• **BRIEF**: Transcribe word for word only the span whose first line is the one with "The three.js and" and whose last line is the one with "addPiece(tail, 'tail', stuffed(TAIL, 0, 12, 6), plush);"; both of those lines belong to it.

BEGIN DATA TO USE

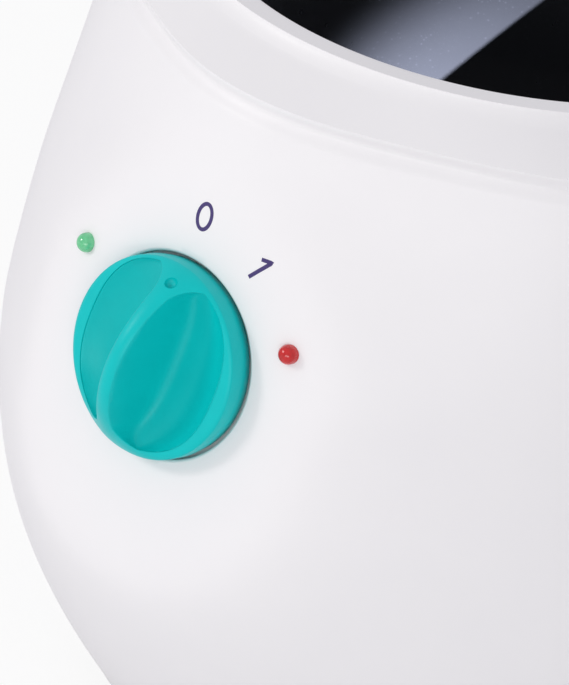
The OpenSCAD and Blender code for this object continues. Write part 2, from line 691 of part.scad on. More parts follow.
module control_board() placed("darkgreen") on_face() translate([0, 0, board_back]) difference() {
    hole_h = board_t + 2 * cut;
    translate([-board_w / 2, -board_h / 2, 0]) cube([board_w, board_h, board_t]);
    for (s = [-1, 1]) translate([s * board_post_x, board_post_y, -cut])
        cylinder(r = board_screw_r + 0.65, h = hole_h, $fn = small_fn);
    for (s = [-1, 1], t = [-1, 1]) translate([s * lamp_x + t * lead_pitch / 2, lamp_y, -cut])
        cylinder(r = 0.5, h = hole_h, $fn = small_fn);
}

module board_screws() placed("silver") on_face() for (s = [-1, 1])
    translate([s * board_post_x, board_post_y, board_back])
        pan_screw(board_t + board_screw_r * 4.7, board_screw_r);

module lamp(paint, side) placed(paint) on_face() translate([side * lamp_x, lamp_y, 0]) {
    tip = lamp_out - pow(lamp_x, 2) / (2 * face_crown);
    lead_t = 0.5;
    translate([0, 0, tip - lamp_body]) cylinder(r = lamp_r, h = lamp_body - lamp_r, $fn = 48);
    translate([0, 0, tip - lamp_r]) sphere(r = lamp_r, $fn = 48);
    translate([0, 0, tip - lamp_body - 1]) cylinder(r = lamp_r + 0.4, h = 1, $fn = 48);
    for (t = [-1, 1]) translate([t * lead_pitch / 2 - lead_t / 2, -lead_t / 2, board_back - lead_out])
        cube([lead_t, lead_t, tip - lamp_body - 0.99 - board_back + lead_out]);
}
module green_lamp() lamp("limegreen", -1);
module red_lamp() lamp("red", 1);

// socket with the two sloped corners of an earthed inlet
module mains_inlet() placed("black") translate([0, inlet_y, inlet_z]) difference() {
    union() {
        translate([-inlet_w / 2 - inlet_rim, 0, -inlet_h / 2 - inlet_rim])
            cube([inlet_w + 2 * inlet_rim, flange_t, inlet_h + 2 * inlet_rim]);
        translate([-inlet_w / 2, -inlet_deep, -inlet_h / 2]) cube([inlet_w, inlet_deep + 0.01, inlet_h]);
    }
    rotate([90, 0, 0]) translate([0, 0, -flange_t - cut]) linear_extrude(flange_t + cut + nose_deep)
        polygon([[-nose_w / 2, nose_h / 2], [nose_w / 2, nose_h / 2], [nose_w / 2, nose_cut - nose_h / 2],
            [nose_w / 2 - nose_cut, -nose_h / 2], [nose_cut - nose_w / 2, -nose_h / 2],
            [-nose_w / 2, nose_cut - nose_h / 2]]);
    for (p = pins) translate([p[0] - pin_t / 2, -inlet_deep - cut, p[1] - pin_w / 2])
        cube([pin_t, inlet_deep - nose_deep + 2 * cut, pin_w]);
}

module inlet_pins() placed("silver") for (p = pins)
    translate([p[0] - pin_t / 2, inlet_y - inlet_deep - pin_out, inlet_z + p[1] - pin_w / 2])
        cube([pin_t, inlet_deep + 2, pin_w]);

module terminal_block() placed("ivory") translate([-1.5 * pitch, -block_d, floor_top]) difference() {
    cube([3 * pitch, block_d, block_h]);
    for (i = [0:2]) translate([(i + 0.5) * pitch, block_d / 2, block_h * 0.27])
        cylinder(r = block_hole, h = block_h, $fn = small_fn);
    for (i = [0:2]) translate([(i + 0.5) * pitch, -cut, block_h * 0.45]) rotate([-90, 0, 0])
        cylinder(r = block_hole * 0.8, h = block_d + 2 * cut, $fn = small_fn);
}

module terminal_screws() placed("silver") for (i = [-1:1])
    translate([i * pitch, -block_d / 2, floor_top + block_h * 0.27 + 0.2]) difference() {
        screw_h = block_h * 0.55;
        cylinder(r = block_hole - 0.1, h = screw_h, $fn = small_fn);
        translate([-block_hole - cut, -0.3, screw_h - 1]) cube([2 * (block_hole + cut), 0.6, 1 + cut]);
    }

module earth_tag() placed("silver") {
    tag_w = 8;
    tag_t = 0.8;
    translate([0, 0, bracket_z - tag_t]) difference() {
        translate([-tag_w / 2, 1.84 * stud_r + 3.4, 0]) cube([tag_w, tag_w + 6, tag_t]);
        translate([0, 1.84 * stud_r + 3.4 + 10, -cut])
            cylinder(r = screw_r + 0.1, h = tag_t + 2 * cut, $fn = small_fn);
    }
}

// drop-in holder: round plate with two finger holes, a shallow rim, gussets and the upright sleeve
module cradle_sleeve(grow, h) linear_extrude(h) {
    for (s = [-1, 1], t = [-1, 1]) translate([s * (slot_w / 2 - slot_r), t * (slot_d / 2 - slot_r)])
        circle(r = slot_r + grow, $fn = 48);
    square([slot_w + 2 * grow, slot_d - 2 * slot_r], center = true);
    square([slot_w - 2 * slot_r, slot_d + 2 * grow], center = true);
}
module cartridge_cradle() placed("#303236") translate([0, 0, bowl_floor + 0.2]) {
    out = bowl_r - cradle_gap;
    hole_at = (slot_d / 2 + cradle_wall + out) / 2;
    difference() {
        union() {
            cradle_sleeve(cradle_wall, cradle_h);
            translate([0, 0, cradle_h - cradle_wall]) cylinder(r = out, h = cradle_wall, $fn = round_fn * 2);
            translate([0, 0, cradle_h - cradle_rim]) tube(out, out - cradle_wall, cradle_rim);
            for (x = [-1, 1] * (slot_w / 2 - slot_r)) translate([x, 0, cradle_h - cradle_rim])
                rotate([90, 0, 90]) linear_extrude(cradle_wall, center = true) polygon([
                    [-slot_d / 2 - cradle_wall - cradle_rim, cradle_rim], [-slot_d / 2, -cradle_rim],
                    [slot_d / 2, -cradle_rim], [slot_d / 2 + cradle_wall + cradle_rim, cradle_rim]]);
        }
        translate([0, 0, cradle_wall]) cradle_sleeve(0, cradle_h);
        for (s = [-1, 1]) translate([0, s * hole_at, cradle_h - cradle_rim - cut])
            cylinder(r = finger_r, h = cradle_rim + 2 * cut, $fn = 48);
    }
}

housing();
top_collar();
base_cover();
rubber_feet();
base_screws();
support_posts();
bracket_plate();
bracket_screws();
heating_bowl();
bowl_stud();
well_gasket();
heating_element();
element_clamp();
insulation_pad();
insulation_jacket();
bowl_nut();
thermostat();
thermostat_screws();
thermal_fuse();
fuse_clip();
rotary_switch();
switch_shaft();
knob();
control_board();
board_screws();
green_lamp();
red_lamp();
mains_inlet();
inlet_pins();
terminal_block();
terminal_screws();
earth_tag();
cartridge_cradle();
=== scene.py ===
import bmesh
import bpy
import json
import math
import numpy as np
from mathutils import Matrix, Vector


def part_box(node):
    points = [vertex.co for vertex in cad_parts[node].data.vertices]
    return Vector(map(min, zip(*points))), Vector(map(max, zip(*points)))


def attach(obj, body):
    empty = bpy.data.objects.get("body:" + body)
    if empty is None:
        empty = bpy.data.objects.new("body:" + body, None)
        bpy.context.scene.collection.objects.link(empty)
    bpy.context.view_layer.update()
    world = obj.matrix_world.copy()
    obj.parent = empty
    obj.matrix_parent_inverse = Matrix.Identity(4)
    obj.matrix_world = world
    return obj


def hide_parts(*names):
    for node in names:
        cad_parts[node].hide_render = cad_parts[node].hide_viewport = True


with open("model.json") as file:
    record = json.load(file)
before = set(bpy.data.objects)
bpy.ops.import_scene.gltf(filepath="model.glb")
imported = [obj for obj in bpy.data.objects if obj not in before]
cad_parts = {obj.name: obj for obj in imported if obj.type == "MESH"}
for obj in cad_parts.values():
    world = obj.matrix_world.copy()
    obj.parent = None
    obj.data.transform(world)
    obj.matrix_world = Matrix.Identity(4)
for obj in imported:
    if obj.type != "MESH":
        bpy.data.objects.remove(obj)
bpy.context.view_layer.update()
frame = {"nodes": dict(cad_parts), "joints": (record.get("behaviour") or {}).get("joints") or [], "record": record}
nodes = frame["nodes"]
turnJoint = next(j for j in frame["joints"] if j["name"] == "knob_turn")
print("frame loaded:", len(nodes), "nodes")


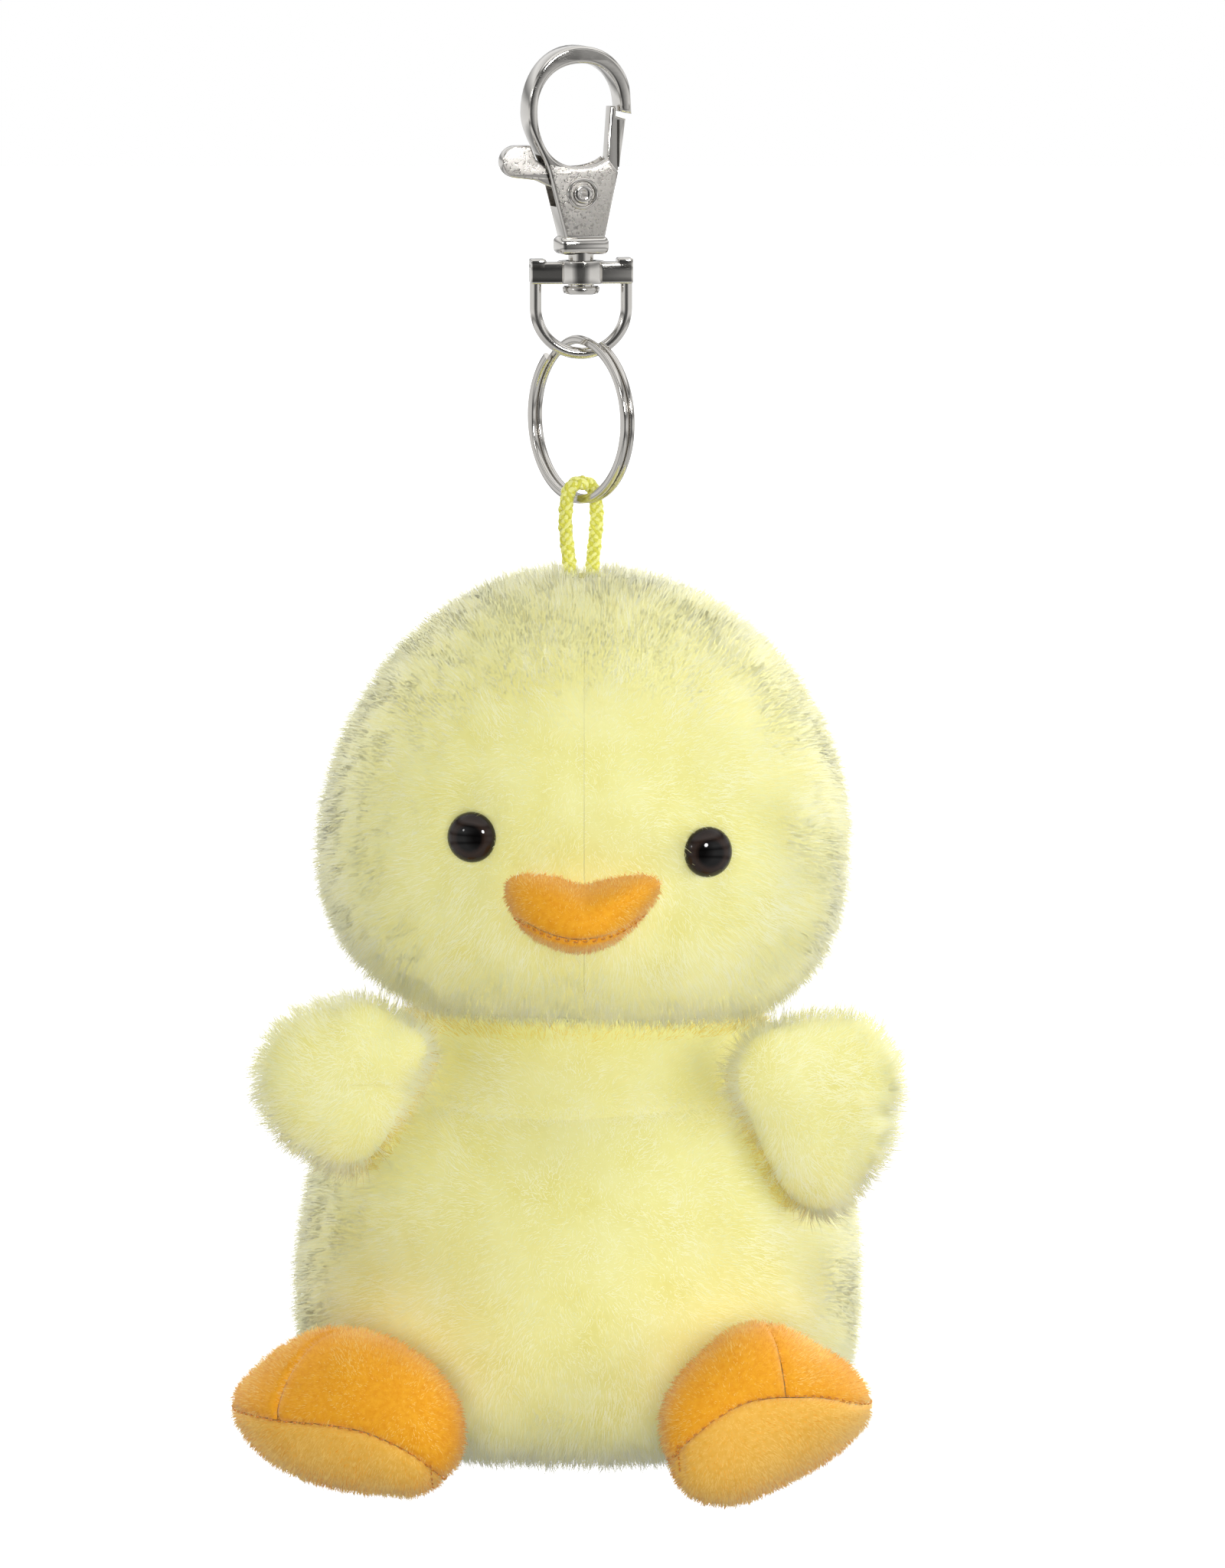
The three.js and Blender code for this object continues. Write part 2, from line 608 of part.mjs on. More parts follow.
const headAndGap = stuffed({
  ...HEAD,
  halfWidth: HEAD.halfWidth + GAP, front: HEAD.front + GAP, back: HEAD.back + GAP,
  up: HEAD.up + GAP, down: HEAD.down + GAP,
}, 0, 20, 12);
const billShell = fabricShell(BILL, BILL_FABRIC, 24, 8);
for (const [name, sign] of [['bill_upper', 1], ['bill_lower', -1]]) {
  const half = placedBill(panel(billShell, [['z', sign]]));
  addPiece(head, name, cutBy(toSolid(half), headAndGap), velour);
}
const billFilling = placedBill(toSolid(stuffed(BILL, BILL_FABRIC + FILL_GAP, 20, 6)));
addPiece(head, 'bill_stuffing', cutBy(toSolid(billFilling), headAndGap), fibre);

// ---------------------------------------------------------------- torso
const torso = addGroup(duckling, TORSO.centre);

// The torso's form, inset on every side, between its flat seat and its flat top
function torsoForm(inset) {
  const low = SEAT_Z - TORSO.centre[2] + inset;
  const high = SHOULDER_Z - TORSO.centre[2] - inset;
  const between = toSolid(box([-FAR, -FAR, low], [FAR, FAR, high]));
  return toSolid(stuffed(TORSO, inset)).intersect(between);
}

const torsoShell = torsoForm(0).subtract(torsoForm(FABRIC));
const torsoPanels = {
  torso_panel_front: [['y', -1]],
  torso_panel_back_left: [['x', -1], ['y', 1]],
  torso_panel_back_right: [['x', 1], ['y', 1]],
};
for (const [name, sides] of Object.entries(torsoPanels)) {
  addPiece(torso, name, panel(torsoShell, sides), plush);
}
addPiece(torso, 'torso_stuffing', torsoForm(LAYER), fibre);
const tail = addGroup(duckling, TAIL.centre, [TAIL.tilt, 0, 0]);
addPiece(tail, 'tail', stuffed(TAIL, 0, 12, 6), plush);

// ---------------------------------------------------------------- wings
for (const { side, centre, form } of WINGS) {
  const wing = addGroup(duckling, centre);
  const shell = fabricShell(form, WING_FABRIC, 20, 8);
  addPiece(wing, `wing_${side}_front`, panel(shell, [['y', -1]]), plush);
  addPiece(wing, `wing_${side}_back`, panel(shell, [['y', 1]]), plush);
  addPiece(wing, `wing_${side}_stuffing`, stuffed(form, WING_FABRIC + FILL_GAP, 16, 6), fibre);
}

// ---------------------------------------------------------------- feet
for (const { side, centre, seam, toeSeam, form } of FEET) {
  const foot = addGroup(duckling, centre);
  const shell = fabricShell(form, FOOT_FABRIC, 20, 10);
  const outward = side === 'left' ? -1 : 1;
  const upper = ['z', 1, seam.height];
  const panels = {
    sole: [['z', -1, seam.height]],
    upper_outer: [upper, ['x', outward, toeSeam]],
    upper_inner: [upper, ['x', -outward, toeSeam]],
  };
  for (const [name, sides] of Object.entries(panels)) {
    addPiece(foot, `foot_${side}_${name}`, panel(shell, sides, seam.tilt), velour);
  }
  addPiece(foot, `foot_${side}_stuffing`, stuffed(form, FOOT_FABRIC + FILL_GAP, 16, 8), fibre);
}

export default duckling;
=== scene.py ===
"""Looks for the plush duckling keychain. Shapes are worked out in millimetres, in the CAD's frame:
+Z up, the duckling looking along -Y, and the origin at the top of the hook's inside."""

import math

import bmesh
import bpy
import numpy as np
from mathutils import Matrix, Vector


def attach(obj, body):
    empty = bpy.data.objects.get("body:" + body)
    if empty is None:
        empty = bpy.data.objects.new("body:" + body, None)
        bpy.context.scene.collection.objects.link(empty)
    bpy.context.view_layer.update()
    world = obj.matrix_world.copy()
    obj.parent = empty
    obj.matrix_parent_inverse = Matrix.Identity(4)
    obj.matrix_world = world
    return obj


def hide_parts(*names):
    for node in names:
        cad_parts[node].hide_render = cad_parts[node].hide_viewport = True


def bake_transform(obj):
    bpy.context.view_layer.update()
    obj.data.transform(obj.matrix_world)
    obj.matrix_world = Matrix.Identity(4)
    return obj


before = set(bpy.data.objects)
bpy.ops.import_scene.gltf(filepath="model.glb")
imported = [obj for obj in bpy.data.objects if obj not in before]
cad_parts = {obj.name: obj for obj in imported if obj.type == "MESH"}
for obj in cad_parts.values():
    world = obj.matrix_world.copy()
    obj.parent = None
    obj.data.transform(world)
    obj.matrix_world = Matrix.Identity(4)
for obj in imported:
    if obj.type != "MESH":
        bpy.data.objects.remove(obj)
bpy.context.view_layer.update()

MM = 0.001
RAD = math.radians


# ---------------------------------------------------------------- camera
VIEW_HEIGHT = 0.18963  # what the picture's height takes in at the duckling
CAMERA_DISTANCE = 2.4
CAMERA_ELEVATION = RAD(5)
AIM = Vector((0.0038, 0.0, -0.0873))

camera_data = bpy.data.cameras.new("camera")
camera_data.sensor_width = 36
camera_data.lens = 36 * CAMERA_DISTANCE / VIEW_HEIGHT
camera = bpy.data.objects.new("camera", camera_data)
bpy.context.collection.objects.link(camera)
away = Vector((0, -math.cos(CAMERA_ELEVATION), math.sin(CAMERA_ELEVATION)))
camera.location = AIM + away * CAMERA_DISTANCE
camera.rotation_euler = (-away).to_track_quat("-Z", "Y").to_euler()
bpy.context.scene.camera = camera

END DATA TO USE

• **RESULT FOR THIS EXERCISE**:
The three.js and Blender code for this object continues. Write part 2, from line 608 of part.mjs on. More parts follow.
const headAndGap = stuffed({
  ...HEAD,
  halfWidth: HEAD.halfWidth + GAP, front: HEAD.front + GAP, back: HEAD.back + GAP,
  up: HEAD.up + GAP, down: HEAD.down + GAP,
}, 0, 20, 12);
const billShell = fabricShell(BILL, BILL_FABRIC, 24, 8);
for (const [name, sign] of [['bill_upper', 1], ['bill_lower', -1]]) {
  const half = placedBill(panel(billShell, [['z', sign]]));
  addPiece(head, name, cutBy(toSolid(half), headAndGap), velour);
}
const billFilling = placedBill(toSolid(stuffed(BILL, BILL_FABRIC + FILL_GAP, 20, 6)));
addPiece(head, 'bill_stuffing', cutBy(toSolid(billFilling), headAndGap), fibre);

// ---------------------------------------------------------------- torso
const torso = addGroup(duckling, TORSO.centre);

// The torso's form, inset on every side, between its flat seat and its flat top
function torsoForm(inset) {
  const low = SEAT_Z - TORSO.centre[2] + inset;
  const high = SHOULDER_Z - TORSO.centre[2] - inset;
  const between = toSolid(box([-FAR, -FAR, low], [FAR, FAR, high]));
  return toSolid(stuffed(TORSO, inset)).intersect(between);
}

const torsoShell = torsoForm(0).subtract(torsoForm(FABRIC));
const torsoPanels = {
  torso_panel_front: [['y', -1]],
  torso_panel_back_left: [['x', -1], ['y', 1]],
  torso_panel_back_right: [['x', 1], ['y', 1]],
};
for (const [name, sides] of Object.entries(torsoPanels)) {
  addPiece(torso, name, panel(torsoShell, sides), plush);
}
addPiece(torso, 'torso_stuffing', torsoForm(LAYER), fibre);
const tail = addGroup(duckling, TAIL.centre, [TAIL.tilt, 0, 0]);
addPiece(tail, 'tail', stuffed(TAIL, 0, 12, 6), plush);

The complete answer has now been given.